Yes and it was so strange. I didnt know the girl at all. She was the complete opposite of me at the time. I use to be so "emo" at 16. She was a little preppy blonde girl that sat in my math class. Never said a word to her, but I use to blush when she looked at me. She gave me the butterflies but I dont even remember her name any more. Havent felt the same way for a girl since. Such a weird memory.

It wasnt anything sexual either. I liked her for her looks and personality.. but I just wanted to _be_ with her. As strange as that sounds.


----------



## RelinquishedHell (Apr 10, 2012)

UltraShy said:


> *No. I find it hard enough to figure out how women can be attracted to men.*
> 
> I can understand why women want to get their hands on other women -- vastly more attractive creatures. Though I guess lesbians run into trouble when it comes time to kill bugs, a job that it seems only men can do.


:lol I've always wondered the same thing, we are ugly hairy ungraceful creatures. I almost feel sorry for straight women.


----------



## RelinquishedHell (Apr 10, 2012)

KelsKels said:


> Yes and it was so strange. I didnt know the girl at all. She was the complete opposite of me at the time. I use to be so "emo" at 16. She was a little preppy blonde girl that sat in my math class. Never said a word to her, but I use to blush when she looked at me. She gave me the butterflies but I dont even remember her name any more. Havent felt the same way for a girl since. Such a weird memory.
> 
> It wasnt anything sexual either. I liked her for her looks and personality.. but I just wanted to _be_ with her. As strange as that sounds.

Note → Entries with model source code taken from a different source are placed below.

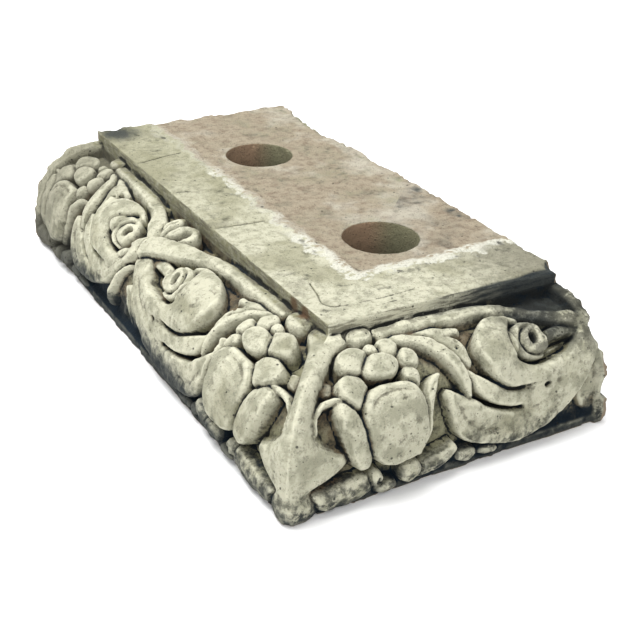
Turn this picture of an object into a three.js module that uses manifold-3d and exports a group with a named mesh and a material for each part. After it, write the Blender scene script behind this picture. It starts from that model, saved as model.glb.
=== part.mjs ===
import * as THREE from 'three';
import { mergeVertices } from 'three/addons/utils/BufferGeometryUtils.js';
import Module from 'manifold-3d';

const wasm = await Module();
wasm.setup();

// Block sizes in mm. X runs from the long carved face to the plain back.
// Y runs from the short carved face to the cut end.
const blockWidth = 217;
const blockLength = 410;
const blockHeight = 81;

// The raised bed on top stands back from both carved faces, and its fillet is the low wall round it.
const bedSetback = 54;
const filletHeight = 10;
const ovoloHeight = blockHeight - filletHeight;

// The ovolo is a superellipse that swells past the corner lines at its foot.
const ovoloSwell = 3;
const ovoloFullness = 2.6;
const arrisWear = 2.5;
const arrisSlope = 2.5;

// Carving is cut this deep under the ovolo, and the foot of each raised form is sunk a little deeper.
const carvingDepth = 9;
const sunk = 3;

// Round core holes through the bed, set a little off its centre.
const coreRadius = 25;
const coreSpacing = 169;
const coreShiftX = 9;
const coreShiftY = -6;

// One half repeat of the ornament runs from the corner stem to the crossing of two vines.
const halfRepeat = 217;

// The ornament is drawn flat, in mm: u along the face from the corner line, v up the curve from the foot.
const drawingLength = 217;
const drawingHeight = 105.7;

// A round-topped form falls away at its edges by its half width, but by no more than this.
// It is flatter on top than a circle.
const deepestShoulder = 4.5;
const shoulderFullness = 2.6;
const footDepth = -(carvingDepth + sunk);

// Points on the superellipse by the distance along it, from the foot to the fillet.
const profileSteps = 600;
const profile = [];
for (let i = 0, length = 0; i <= profileSteps; i++) {
  const angle = (Math.PI / 2) * (i / profileSteps);
  const power = 2 / ovoloFullness;
  const inset = bedSetback - (bedSetback + ovoloSwell) * Math.max(Math.cos(angle), 0) ** power;
  const z = ovoloHeight * Math.sin(angle) ** power;
  if (i > 0) length += Math.hypot(inset - profile[i - 1].inset, z - profile[i - 1].z);
  profile.push({ inset, z, length });
}
const arcLength = profile[profileSteps].length;

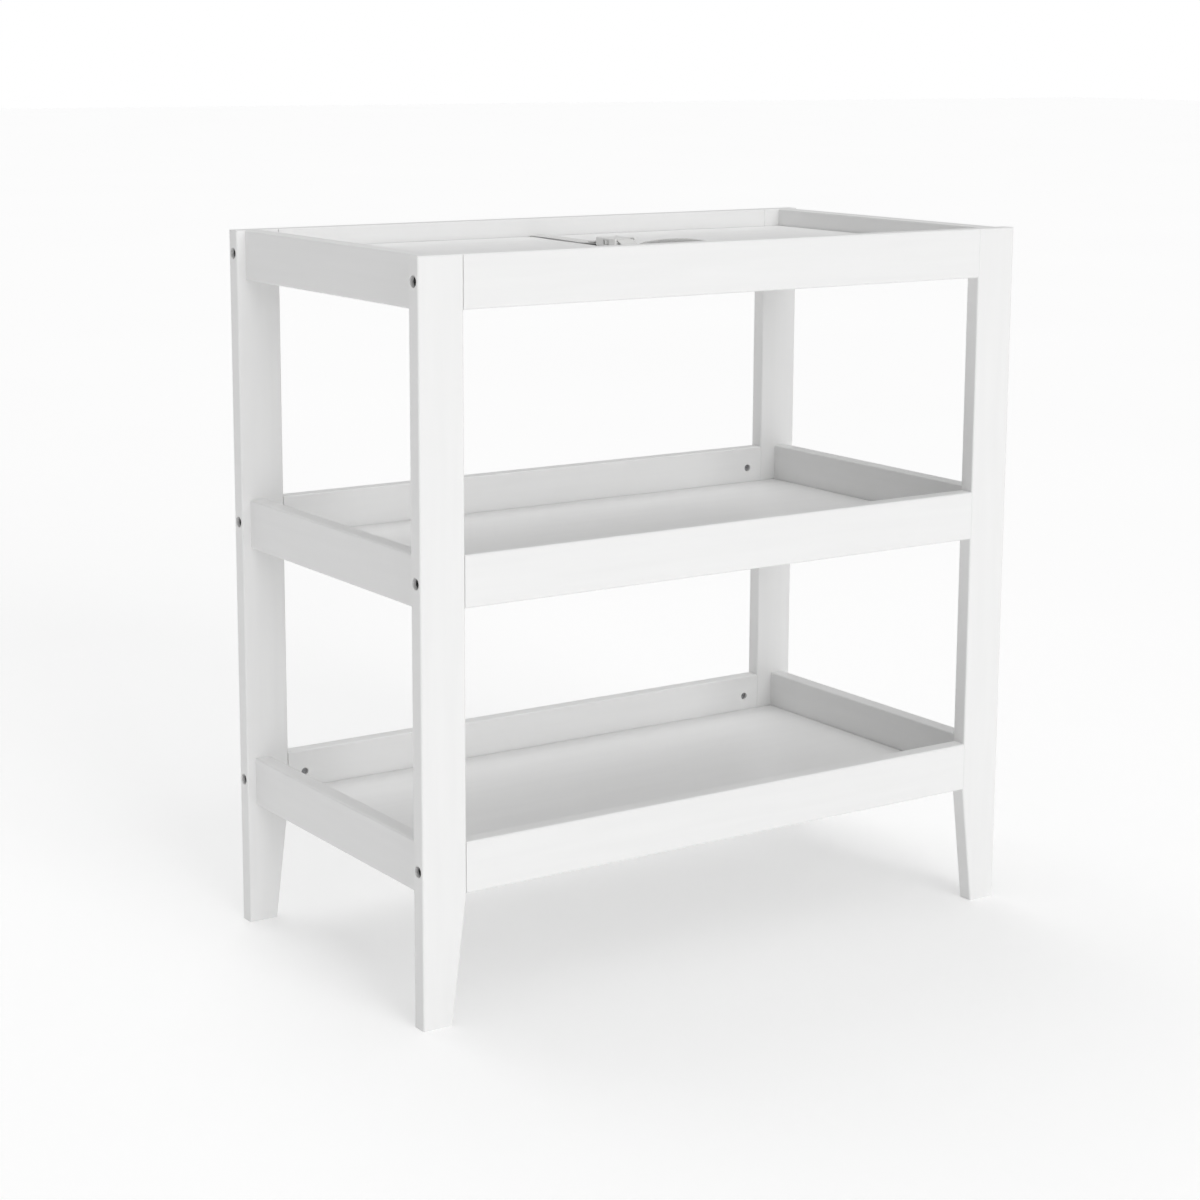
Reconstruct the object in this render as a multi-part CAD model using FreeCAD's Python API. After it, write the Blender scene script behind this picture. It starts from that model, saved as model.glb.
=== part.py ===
"""Changing table: a white painted timber frame that carries three shallow trays, in millimetres.

X runs along the length, -Y is the front, +Z is up. The origin is the middle of the footprint, on the floor.
"""

import FreeCAD, Part
import math
import os

Vector = FreeCAD.Vector

# Overall size
length = 900.0                  # over the legs, along X
depth = 480.0                   # over the legs, along Y
height = 915.0                  # floor to rim of the top tray

# Boards
board_thickness = 22.0          # legs and long rails, which lie flush with each other
board_round = 2.5               # round along the long edges of legs and rails
leg_width = 60.0
foot_width = 40.0               # the leg tapers to this width at the floor
rail_height = 63.5
end_rail_thickness = 22.0
end_rail_inset = 12.0           # end rail's outer face, in from the leg's outer edge

# Tiers: the rim of each tray, and how far its floor panel lies below that rim
rims = {"top": height, "middle": 568.0, "bottom": 223.5}
panel_drops = {"top": 24.0, "middle": 49.7, "bottom": 49.7}
panel_thickness = 5.0
panel_gap = 1.2                 # between a floor panel and the rails, all round
panel_chamfer = 0.4

# Cleats that carry the floor panels
cleat_width = 12.0
cleat_height = 7.5
cleat_end_gap = 8.0             # long cleat's end to the barrel nut, end cleat's end to the leg is panel_gap

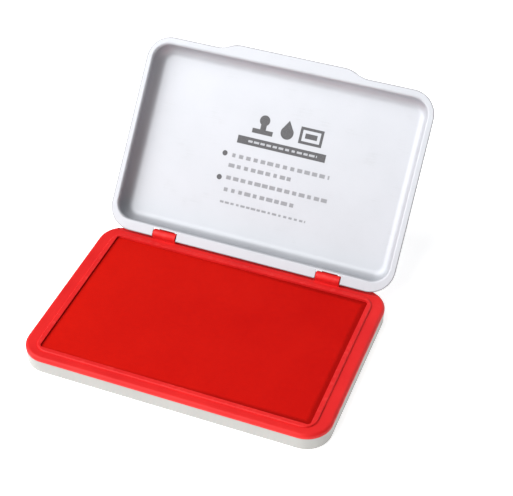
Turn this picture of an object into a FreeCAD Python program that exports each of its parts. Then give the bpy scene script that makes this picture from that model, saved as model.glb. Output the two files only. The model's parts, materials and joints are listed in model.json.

I like your story, that's just too damn cute!


----------



## Norton (Aug 18, 2012)

pythonesque said:


> I've had little fleeting crushes on girls I see on the bus/train before. But they're nothing compared to the monster crushes I get on guys. So no.


hahaha i like how you describe your monster crushes on guys and just a little bit crush on girls


----------



## DeniseAfterAll (Jul 28, 2012)

KelsKels said:


> Yes and it was so strange. I didnt know the girl at all. She was the complete opposite of me at the time. I use to be so "emo" at 16. She was a little preppy blonde girl that sat in my math class. Never said a word to her, but I use to blush when she looked at me. She gave me the butterflies but I dont even remember her name any more. Havent felt the same way for a girl since. Such a weird memory.
> 
> It wasnt anything sexual either. I liked her for her looks and personality.. but I just wanted to _be_ with her. As strange as that sounds.


Mmm.. :love2


----------



## Charmander (Sep 5, 2012)

Yeah... it was kinda odd though. I'm not bisexual but I do remember getting a crush on a girl for a couple of months a few years ago.  And it was kinda sweet, like not sexual at all; I just used to find her pretty.

And of course, Emma Watson. But everybody has a crush on Emma Watson.


----------